>>>>>
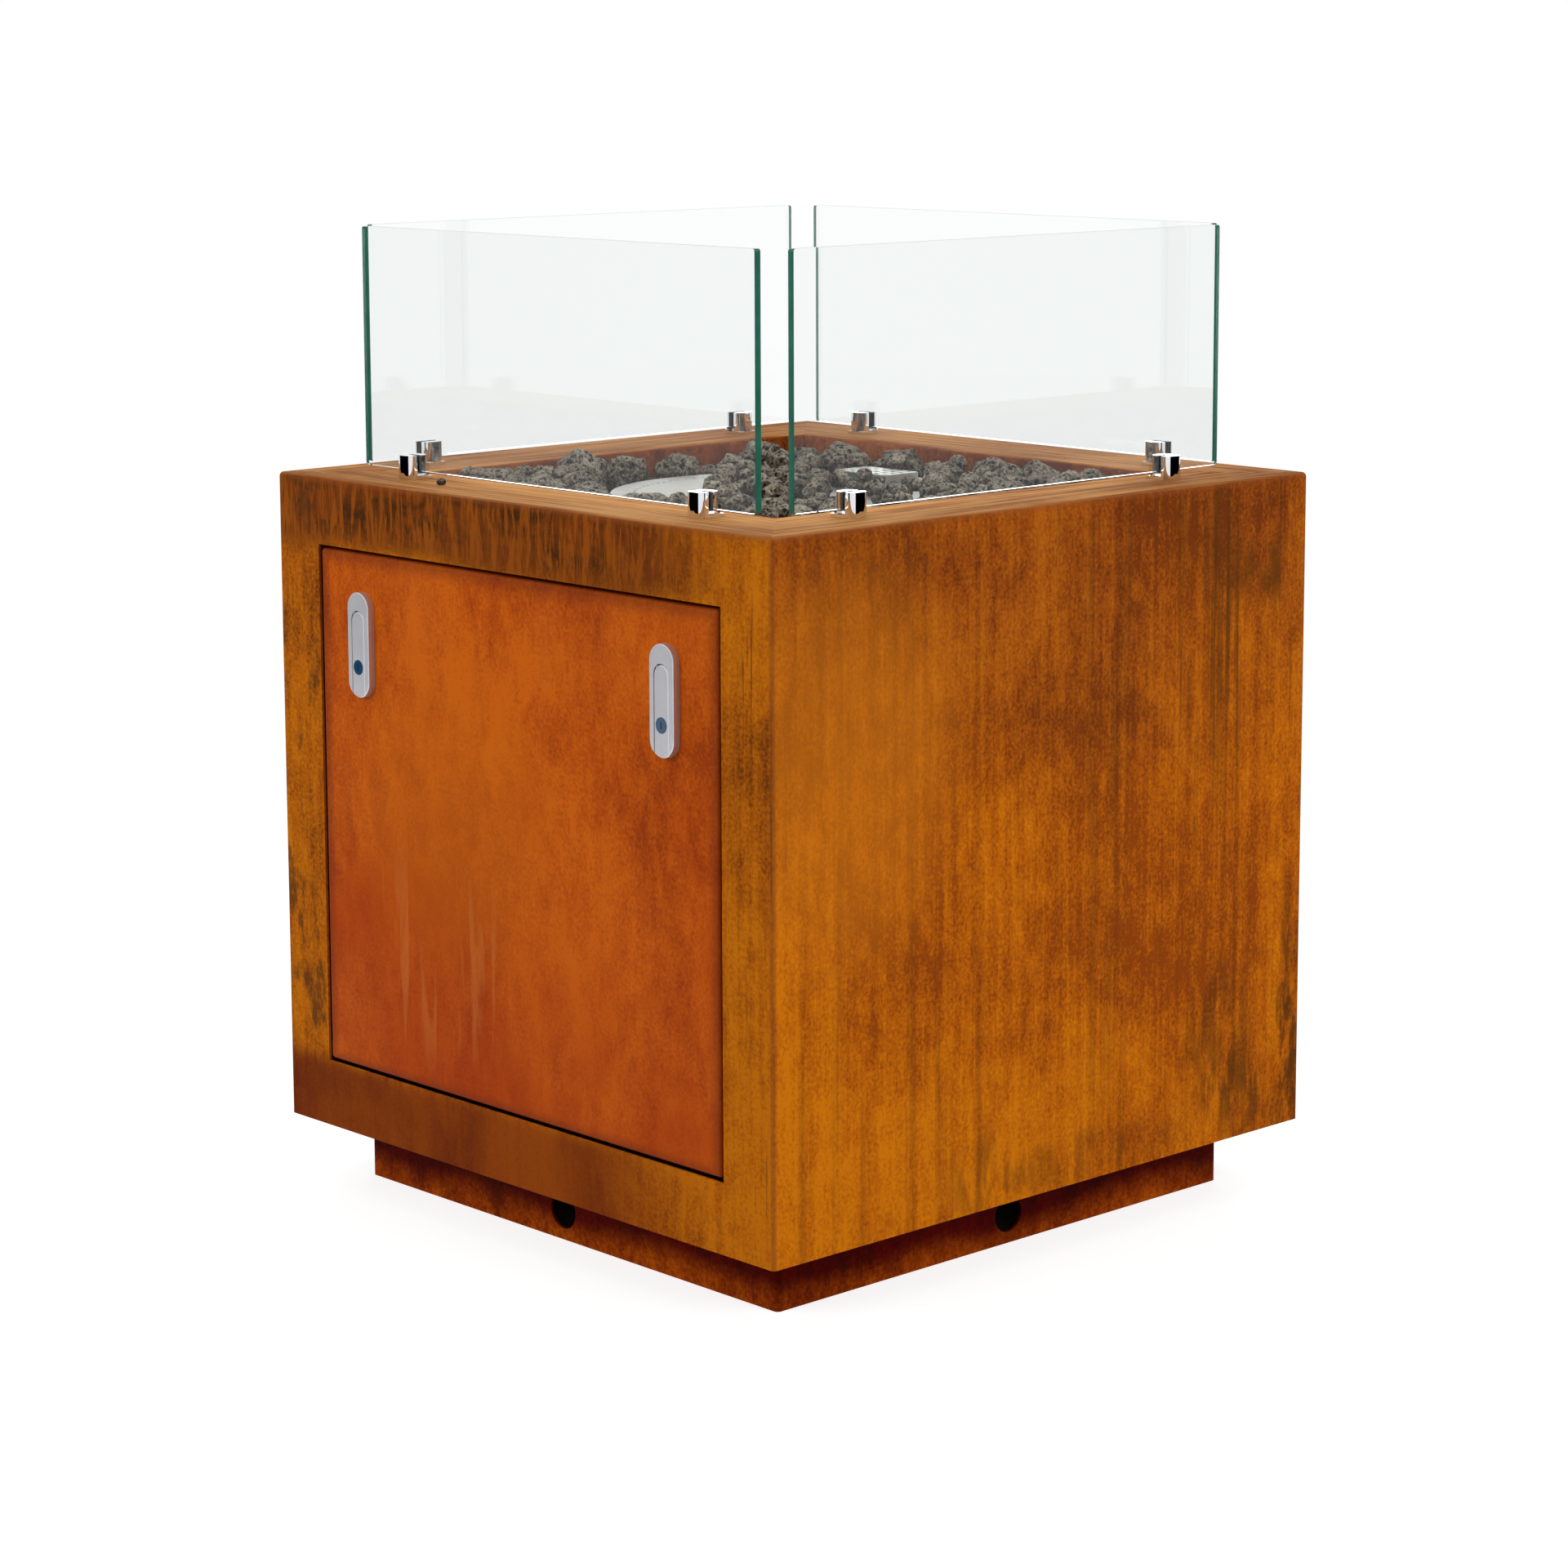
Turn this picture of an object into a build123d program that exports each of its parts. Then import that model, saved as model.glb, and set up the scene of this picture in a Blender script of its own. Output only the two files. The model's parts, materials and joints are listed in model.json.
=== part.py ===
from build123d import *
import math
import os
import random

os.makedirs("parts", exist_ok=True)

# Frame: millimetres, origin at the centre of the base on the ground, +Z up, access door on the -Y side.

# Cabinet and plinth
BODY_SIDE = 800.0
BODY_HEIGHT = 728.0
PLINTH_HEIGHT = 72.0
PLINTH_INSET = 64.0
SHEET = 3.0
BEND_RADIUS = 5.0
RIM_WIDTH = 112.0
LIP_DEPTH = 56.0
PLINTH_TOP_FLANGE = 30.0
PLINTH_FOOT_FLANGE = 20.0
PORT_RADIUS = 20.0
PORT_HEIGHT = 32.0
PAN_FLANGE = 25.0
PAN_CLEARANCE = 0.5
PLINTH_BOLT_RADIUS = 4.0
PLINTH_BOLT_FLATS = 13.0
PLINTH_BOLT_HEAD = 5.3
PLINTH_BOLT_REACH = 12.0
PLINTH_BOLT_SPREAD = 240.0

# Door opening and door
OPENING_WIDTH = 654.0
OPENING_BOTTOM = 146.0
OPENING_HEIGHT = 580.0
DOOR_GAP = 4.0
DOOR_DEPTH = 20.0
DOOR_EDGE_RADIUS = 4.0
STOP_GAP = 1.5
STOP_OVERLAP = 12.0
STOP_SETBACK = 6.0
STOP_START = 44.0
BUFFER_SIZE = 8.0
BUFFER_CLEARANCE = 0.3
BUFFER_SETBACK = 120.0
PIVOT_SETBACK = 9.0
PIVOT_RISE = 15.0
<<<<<
**What to do**
From the first line to the last, please quote the material above exactly.

**Response for this exercise**
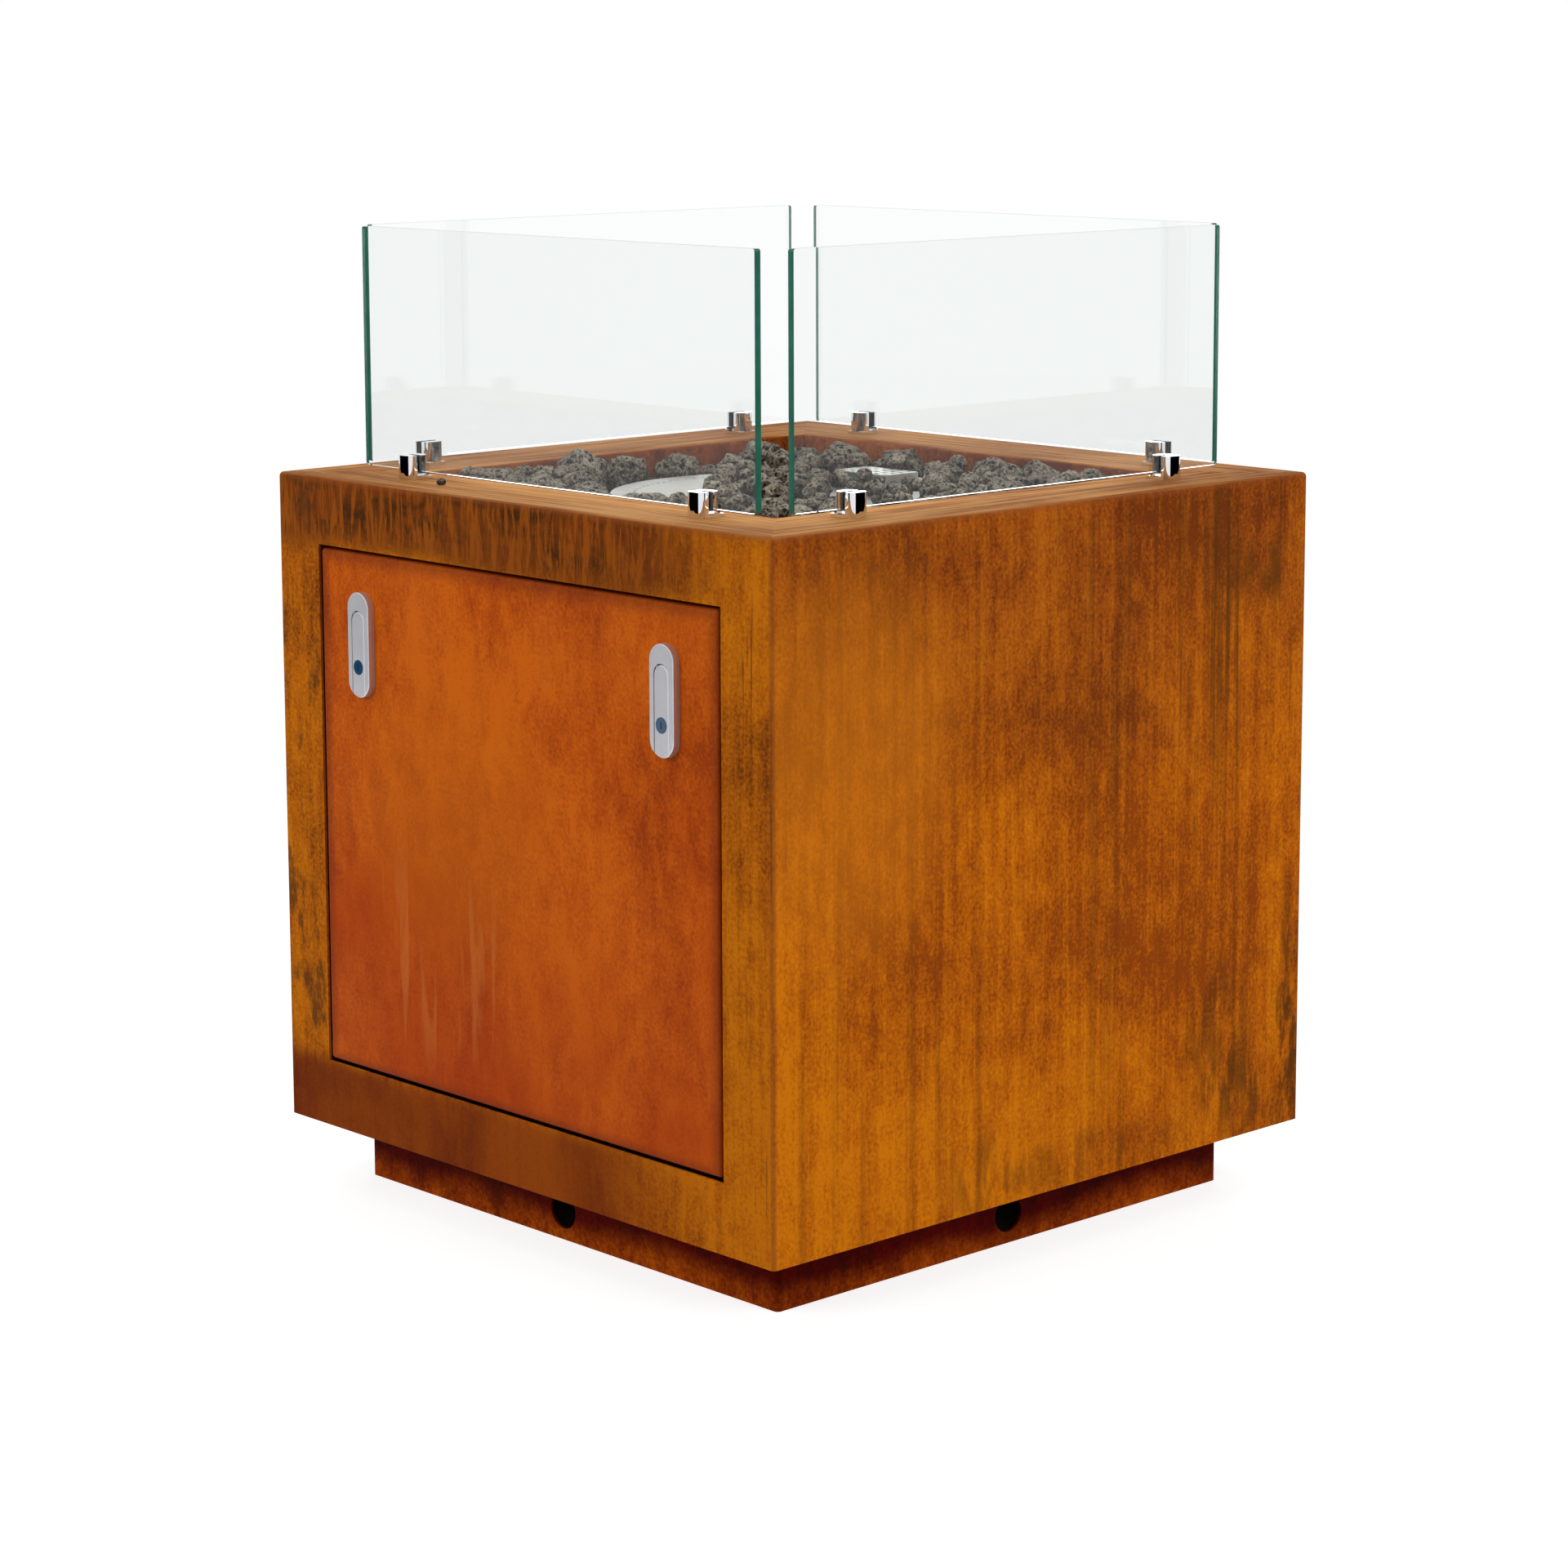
Turn this picture of an object into a build123d program that exports each of its parts. Then import that model, saved as model.glb, and set up the scene of this picture in a Blender script of its own. Output only the two files. The model's parts, materials and joints are listed in model.json.
=== part.py ===
from build123d import *
import math
import os
import random

os.makedirs("parts", exist_ok=True)

# Frame: millimetres, origin at the centre of the base on the ground, +Z up, access door on the -Y side.

# Cabinet and plinth
BODY_SIDE = 800.0
BODY_HEIGHT = 728.0
PLINTH_HEIGHT = 72.0
PLINTH_INSET = 64.0
SHEET = 3.0
BEND_RADIUS = 5.0
RIM_WIDTH = 112.0
LIP_DEPTH = 56.0
PLINTH_TOP_FLANGE = 30.0
PLINTH_FOOT_FLANGE = 20.0
PORT_RADIUS = 20.0
PORT_HEIGHT = 32.0
PAN_FLANGE = 25.0
PAN_CLEARANCE = 0.5
PLINTH_BOLT_RADIUS = 4.0
PLINTH_BOLT_FLATS = 13.0
PLINTH_BOLT_HEAD = 5.3
PLINTH_BOLT_REACH = 12.0
PLINTH_BOLT_SPREAD = 240.0

# Door opening and door
OPENING_WIDTH = 654.0
OPENING_BOTTOM = 146.0
OPENING_HEIGHT = 580.0
DOOR_GAP = 4.0
DOOR_DEPTH = 20.0
DOOR_EDGE_RADIUS = 4.0
STOP_GAP = 1.5
STOP_OVERLAP = 12.0
STOP_SETBACK = 6.0
STOP_START = 44.0
BUFFER_SIZE = 8.0
BUFFER_CLEARANCE = 0.3
BUFFER_SETBACK = 120.0
PIVOT_SETBACK = 9.0
PIVOT_RISE = 15.0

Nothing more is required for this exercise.